Supplied data =>

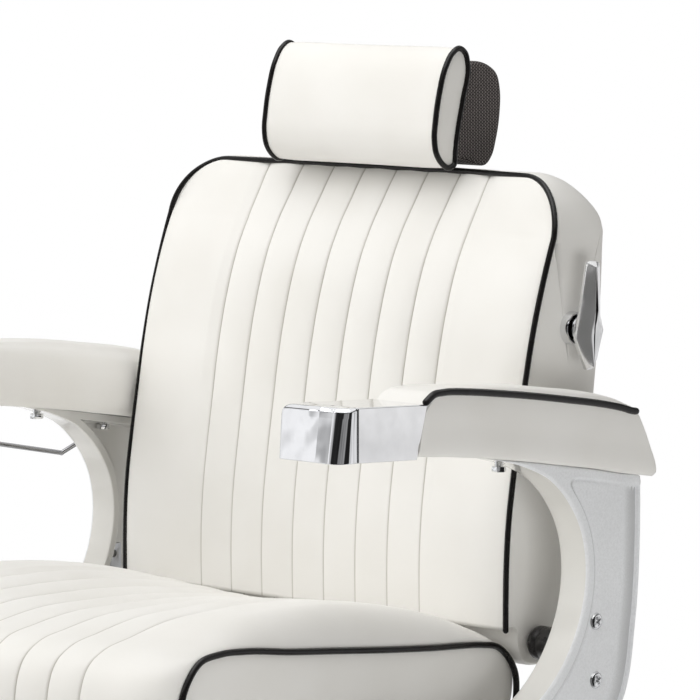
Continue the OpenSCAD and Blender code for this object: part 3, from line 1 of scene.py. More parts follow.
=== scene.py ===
# Threading chair: upholstery, piping, chrome, paint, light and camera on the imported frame
import math
import bpy
import numpy as np
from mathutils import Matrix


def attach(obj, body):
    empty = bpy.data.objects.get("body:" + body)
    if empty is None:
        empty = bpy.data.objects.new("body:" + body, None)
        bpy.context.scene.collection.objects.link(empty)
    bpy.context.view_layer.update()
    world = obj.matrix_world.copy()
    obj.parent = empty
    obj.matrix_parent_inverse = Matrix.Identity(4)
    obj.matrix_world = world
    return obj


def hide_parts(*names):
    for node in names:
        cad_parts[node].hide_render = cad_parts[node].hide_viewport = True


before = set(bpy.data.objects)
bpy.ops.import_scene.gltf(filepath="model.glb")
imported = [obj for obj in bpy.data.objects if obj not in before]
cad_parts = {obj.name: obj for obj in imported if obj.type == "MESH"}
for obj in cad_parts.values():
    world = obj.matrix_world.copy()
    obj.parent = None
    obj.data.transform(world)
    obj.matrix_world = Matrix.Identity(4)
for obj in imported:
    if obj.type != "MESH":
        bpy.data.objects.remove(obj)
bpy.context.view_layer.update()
scene = bpy.context.scene
mm = 0.001
print("frame is in")

# Camera where the photograph was taken from
view = {"place": (3.5086, -3.2966, 1.2257), "azimuth": 44.44, "down": 5.54, "lens": 257.55}
lens = bpy.data.cameras.new("camera")
lens.lens = view["lens"]
lens.sensor_width = 36
lens.clip_end = 60
camera = bpy.data.objects.new("camera", lens)
camera.location = view["place"]
camera.rotation_euler = (math.radians(90 - view["down"]), 0, math.radians(view["azimuth"]))
scene.collection.objects.link(camera)
scene.camera = camera


# Meshes and curves

# Corner lists of any length over an array of points in millimetres, put straight into a mesh
def addMesh(name, points, faceSets):
    mesh = bpy.data.meshes.new(name)
    faceSets = [np.asarray(f, dtype=np.int32) for f in faceSets if len(f)]
    loops = np.concatenate([f.ravel() for f in faceSets])
    sizes = np.concatenate([np.full(len(f), f.shape[1]) for f in faceSets])
    starts = np.concatenate([[0], np.cumsum(sizes)[:-1]])
    points = np.asarray(points, dtype=np.float32) * mm
    mesh.vertices.add(len(points))
    mesh.vertices.foreach_set("co", points.ravel())
    mesh.loops.add(len(loops))
    mesh.loops.foreach_set("vertex_index", loops)
    mesh.polygons.add(len(sizes))
    mesh.polygons.foreach_set("loop_start", starts.astype(np.int32))
    mesh.update(calc_edges=True)
    mesh.validate()
    mesh.polygons.foreach_set("use_smooth", np.ones(len(mesh.polygons), dtype=bool))
    obj = bpy.data.objects.new(name, mesh)
    scene.collection.objects.link(obj)
    return obj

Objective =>
Return nothing but the lines from the start of the listing above through the line containing "obj.parent = empty", exactly as given.

Correct answer =>
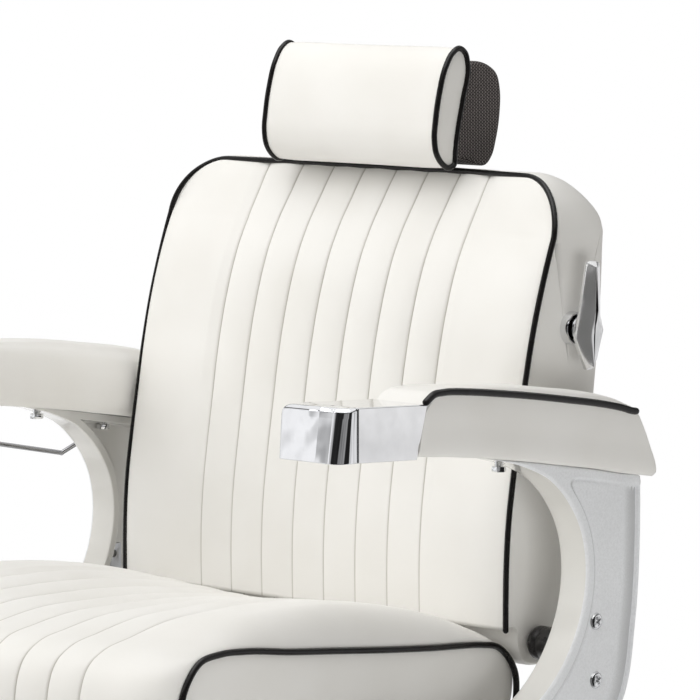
Continue the OpenSCAD and Blender code for this object: part 3, from line 1 of scene.py. More parts follow.
=== scene.py ===
# Threading chair: upholstery, piping, chrome, paint, light and camera on the imported frame
import math
import bpy
import numpy as np
from mathutils import Matrix


def attach(obj, body):
    empty = bpy.data.objects.get("body:" + body)
    if empty is None:
        empty = bpy.data.objects.new("body:" + body, None)
        bpy.context.scene.collection.objects.link(empty)
    bpy.context.view_layer.update()
    world = obj.matrix_world.copy()
    obj.parent = empty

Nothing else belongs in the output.